**PROMPT**
Please quote only the lines that start at the one with "obj.parent = None" and go on to the last line of the data, both ends kept.
* start *
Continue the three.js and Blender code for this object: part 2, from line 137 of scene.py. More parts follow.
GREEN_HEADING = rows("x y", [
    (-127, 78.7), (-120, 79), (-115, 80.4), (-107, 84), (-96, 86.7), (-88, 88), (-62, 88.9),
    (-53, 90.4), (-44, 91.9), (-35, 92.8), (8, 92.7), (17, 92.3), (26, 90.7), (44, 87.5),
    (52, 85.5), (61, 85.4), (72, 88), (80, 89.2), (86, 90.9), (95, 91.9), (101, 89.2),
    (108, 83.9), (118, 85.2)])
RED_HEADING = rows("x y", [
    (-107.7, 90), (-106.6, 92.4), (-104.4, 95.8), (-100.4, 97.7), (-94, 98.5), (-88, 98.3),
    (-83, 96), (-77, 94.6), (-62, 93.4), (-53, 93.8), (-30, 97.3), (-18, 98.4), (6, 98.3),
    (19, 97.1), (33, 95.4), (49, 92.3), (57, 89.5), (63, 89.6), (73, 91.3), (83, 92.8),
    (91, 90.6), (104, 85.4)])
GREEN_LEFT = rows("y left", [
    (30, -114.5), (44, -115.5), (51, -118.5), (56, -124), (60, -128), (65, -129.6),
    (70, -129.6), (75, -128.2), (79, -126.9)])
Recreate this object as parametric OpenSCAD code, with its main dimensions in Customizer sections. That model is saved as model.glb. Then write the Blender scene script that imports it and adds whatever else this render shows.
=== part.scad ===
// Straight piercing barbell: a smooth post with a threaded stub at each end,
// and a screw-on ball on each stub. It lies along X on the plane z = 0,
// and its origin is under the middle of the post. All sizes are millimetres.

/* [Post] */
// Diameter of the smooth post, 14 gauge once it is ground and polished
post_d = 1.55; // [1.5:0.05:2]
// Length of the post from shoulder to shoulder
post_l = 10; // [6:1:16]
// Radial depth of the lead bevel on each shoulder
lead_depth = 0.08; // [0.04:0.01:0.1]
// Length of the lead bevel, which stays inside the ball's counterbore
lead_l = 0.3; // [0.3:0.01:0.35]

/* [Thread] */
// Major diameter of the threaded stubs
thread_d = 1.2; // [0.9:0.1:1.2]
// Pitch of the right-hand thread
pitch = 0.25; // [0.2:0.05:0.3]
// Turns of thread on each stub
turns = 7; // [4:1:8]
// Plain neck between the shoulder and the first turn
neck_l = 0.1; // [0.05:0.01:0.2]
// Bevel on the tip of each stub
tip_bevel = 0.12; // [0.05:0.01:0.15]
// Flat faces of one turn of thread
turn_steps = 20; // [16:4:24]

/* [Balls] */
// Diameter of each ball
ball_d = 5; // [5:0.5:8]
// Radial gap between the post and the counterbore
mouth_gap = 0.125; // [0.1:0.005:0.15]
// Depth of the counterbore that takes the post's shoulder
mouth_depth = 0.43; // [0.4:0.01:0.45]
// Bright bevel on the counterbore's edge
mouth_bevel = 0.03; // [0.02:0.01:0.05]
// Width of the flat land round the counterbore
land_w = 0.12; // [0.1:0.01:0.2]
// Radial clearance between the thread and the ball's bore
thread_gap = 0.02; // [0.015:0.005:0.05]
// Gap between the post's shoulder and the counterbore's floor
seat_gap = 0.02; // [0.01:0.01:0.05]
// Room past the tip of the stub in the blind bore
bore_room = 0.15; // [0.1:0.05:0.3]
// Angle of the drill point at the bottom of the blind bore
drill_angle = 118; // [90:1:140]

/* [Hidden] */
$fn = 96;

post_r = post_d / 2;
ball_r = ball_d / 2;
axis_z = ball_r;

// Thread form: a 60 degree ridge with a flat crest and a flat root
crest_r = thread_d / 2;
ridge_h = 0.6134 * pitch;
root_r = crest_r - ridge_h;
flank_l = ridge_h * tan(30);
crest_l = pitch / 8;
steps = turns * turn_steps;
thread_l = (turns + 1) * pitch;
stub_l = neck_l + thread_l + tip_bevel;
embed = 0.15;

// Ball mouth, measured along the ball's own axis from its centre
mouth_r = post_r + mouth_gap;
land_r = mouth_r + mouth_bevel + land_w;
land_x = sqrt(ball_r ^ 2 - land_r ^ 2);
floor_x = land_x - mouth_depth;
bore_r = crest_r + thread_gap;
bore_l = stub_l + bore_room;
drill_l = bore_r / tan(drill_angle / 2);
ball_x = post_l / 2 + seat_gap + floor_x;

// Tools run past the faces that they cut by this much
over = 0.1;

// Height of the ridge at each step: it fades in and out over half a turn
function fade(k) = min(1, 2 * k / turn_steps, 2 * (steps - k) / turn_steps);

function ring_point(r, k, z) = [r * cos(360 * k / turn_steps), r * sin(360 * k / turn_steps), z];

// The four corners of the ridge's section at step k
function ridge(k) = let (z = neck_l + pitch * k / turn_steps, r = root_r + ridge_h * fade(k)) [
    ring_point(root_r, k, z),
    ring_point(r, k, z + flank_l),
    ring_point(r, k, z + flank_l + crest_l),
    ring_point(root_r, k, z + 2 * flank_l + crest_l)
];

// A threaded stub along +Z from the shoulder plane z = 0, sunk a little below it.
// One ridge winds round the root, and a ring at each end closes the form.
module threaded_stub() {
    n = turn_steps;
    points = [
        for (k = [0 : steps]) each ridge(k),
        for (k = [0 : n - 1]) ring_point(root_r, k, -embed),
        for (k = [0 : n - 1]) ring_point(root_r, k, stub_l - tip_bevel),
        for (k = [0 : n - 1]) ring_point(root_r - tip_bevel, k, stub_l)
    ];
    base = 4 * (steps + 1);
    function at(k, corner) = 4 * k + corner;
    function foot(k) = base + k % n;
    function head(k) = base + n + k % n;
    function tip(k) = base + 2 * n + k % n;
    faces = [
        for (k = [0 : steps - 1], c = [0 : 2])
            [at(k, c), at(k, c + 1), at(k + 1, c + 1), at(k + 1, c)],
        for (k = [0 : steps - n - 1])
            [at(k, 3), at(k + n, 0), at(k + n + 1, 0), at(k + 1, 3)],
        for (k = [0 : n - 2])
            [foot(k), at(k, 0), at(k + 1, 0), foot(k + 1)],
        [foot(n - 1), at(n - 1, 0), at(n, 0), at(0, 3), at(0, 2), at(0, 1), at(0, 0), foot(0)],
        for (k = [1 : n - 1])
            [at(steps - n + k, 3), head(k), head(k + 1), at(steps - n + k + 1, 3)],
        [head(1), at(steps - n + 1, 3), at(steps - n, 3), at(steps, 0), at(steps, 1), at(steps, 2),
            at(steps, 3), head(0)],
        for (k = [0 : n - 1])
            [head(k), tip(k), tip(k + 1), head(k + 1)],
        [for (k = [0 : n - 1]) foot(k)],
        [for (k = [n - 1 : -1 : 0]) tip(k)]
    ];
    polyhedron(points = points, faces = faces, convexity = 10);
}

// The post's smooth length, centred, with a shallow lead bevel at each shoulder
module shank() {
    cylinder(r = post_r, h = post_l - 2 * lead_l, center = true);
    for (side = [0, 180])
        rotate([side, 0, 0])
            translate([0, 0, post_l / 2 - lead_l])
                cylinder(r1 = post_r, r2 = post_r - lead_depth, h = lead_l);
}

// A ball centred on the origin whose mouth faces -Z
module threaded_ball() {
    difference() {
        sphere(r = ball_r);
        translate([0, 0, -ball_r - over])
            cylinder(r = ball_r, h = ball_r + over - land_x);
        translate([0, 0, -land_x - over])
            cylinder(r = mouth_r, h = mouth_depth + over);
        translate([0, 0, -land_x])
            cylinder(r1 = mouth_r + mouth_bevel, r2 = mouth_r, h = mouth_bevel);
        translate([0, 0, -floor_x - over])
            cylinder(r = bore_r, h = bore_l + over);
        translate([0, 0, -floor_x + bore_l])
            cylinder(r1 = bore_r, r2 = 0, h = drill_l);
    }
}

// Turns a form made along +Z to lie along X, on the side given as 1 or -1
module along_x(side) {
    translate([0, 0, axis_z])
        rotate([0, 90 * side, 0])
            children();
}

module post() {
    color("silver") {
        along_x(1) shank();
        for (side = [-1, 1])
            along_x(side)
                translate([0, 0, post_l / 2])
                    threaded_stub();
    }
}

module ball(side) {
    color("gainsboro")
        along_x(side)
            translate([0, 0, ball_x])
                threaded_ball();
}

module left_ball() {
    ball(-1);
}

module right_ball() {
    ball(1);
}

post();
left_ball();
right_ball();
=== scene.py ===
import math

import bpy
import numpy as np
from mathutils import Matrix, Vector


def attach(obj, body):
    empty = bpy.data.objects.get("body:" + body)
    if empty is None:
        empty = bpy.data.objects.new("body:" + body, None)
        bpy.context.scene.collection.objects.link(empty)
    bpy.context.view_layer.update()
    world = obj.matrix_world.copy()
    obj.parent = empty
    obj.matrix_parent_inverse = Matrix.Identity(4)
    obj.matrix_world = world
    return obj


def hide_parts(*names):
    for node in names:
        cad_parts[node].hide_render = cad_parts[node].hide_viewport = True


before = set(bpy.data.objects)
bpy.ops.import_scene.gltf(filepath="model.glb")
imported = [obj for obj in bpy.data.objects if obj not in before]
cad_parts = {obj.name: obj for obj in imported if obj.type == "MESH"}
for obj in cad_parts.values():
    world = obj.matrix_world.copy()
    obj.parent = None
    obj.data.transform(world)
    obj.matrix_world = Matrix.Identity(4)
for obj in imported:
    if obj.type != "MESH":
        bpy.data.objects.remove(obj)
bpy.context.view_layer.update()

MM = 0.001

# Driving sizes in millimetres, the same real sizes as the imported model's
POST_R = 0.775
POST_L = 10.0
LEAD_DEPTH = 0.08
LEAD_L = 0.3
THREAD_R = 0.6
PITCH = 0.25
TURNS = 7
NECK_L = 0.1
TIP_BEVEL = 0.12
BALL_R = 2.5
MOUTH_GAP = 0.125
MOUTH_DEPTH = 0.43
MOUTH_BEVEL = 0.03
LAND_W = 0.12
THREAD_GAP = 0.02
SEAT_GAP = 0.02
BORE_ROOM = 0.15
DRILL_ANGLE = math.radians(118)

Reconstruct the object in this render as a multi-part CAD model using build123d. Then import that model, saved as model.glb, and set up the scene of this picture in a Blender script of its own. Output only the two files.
* end *
**COMPLETE RESPONSE**
    obj.parent = None
    obj.data.transform(world)
    obj.matrix_world = Matrix.Identity(4)
for obj in imported:
    if obj.type != "MESH":
        bpy.data.objects.remove(obj)
bpy.context.view_layer.update()

MM = 0.001

# Driving sizes in millimetres, the same real sizes as the imported model's
POST_R = 0.775
POST_L = 10.0
LEAD_DEPTH = 0.08
LEAD_L = 0.3
THREAD_R = 0.6
PITCH = 0.25
TURNS = 7
NECK_L = 0.1
TIP_BEVEL = 0.12
BALL_R = 2.5
MOUTH_GAP = 0.125
MOUTH_DEPTH = 0.43
MOUTH_BEVEL = 0.03
LAND_W = 0.12
THREAD_GAP = 0.02
SEAT_GAP = 0.02
BORE_ROOM = 0.15
DRILL_ANGLE = math.radians(118)

Reconstruct the object in this render as a multi-part CAD model using build123d. Then import that model, saved as model.glb, and set up the scene of this picture in a Blender script of its own. Output only the two files.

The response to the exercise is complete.